▶ [Given exercise]
Copy the data below exactly.

▶ [Recorded information]
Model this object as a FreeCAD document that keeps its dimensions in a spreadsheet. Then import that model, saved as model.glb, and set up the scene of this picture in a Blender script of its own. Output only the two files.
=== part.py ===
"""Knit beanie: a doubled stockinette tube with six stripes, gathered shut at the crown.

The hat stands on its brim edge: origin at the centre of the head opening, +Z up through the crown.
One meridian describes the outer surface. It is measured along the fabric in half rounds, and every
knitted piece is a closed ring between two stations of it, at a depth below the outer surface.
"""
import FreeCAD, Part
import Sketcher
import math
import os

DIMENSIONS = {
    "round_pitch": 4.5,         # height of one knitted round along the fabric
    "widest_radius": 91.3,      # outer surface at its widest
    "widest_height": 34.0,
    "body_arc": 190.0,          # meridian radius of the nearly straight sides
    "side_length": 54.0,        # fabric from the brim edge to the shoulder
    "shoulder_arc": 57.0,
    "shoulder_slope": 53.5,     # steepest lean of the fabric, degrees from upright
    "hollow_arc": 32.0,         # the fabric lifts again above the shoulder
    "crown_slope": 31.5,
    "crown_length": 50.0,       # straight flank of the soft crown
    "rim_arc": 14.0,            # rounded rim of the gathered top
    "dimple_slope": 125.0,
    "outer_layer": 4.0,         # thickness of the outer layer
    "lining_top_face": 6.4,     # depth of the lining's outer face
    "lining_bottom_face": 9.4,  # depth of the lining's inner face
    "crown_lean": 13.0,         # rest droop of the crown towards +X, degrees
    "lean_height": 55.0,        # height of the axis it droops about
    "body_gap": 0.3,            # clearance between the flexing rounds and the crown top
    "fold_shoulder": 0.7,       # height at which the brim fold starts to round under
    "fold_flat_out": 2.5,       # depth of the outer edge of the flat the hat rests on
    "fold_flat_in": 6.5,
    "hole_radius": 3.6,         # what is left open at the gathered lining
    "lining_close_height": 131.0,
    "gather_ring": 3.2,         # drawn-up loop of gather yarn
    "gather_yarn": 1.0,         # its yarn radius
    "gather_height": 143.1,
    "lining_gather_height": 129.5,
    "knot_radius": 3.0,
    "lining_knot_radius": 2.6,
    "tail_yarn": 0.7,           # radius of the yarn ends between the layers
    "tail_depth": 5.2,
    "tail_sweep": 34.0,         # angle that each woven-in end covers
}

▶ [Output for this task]
Model this object as a FreeCAD document that keeps its dimensions in a spreadsheet. Then import that model, saved as model.glb, and set up the scene of this picture in a Blender script of its own. Output only the two files.
=== part.py ===
"""Knit beanie: a doubled stockinette tube with six stripes, gathered shut at the crown.

The hat stands on its brim edge: origin at the centre of the head opening, +Z up through the crown.
One meridian describes the outer surface. It is measured along the fabric in half rounds, and every
knitted piece is a closed ring between two stations of it, at a depth below the outer surface.
"""
import FreeCAD, Part
import Sketcher
import math
import os

DIMENSIONS = {
    "round_pitch": 4.5,         # height of one knitted round along the fabric
    "widest_radius": 91.3,      # outer surface at its widest
    "widest_height": 34.0,
    "body_arc": 190.0,          # meridian radius of the nearly straight sides
    "side_length": 54.0,        # fabric from the brim edge to the shoulder
    "shoulder_arc": 57.0,
    "shoulder_slope": 53.5,     # steepest lean of the fabric, degrees from upright
    "hollow_arc": 32.0,         # the fabric lifts again above the shoulder
    "crown_slope": 31.5,
    "crown_length": 50.0,       # straight flank of the soft crown
    "rim_arc": 14.0,            # rounded rim of the gathered top
    "dimple_slope": 125.0,
    "outer_layer": 4.0,         # thickness of the outer layer
    "lining_top_face": 6.4,     # depth of the lining's outer face
    "lining_bottom_face": 9.4,  # depth of the lining's inner face
    "crown_lean": 13.0,         # rest droop of the crown towards +X, degrees
    "lean_height": 55.0,        # height of the axis it droops about
    "body_gap": 0.3,            # clearance between the flexing rounds and the crown top
    "fold_shoulder": 0.7,       # height at which the brim fold starts to round under
    "fold_flat_out": 2.5,       # depth of the outer edge of the flat the hat rests on
    "fold_flat_in": 6.5,
    "hole_radius": 3.6,         # what is left open at the gathered lining
    "lining_close_height": 131.0,
    "gather_ring": 3.2,         # drawn-up loop of gather yarn
    "gather_yarn": 1.0,         # its yarn radius
    "gather_height": 143.1,
    "lining_gather_height": 129.5,
    "knot_radius": 3.0,
    "lining_knot_radius": 2.6,
    "tail_yarn": 0.7,           # radius of the yarn ends between the layers
    "tail_depth": 5.2,
    "tail_sweep": 34.0,         # angle that each woven-in end covers
}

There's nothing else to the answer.